I don't know of any such study.
I would like to apologize to the committee if there's any edginess to my remarks. I think the edginess is basically a reflection of frustration that the committee does not have available to it the tools that would be necessary to do a really good job. That's my concern.
Especially if we are going to have a nuclear renaissance and build more reactors, then I think it's very necessary for legislators to have much more knowledge and resources available to them to weigh these problems. I sympathize with members of the committee, who are given very little to go on other than a piece of legislation that has been written without much deliberation of the deeper issues surrounding that. So that's really the basis of my frustration.
The accountability problem is, I think, a serious one, and one that Parliament must take seriously for the future, because right now the Canadian Nuclear Safety Commission answers to the same minister that Atomic Energy of Canada Limited answers to, which is the Minister of Natural Resources. This means there's only one voice at the cabinet table speaking on nuclear issues. Even the CNSC itself, the Canadian Nuclear Safety Commission, although it is responsible for the health and environment, it has no health department. It does not have a staff of independent health scientists. Most of its staff are drawn, in fact, from the very industry that it is regulating, and the minister it is reporting to is the minister who is promoting that very industry.
Now, this poses serious governance problems for the future. I would like to see, at some point, some aspect of the House of Commons, or some aspect of our parliamentary system, that stands up and doesn't take the first offer that's put on the table.

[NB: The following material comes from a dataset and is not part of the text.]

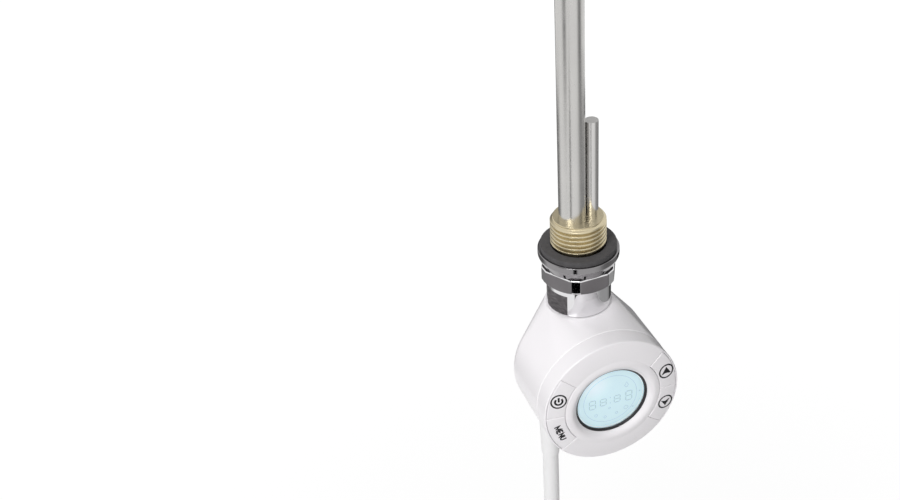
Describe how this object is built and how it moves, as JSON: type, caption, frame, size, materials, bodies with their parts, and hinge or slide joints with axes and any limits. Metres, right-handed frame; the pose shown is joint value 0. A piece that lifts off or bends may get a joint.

Where's the negotiation? If we're representing the public interest, should we just take the industry's offer of $650 million and say, “Thank you, thank you, we'll take it, we'll pay all the rest”? Or should we say, “Wait a minute now. You're asking the Government of Canada, asking the taxpayers, to assume an enormous financial liability, and you're limiting yourself to $650 million? Let's negotiate. Let's talk about this.”
I don't see any negotiation taking place. The question remains, where is the accountability?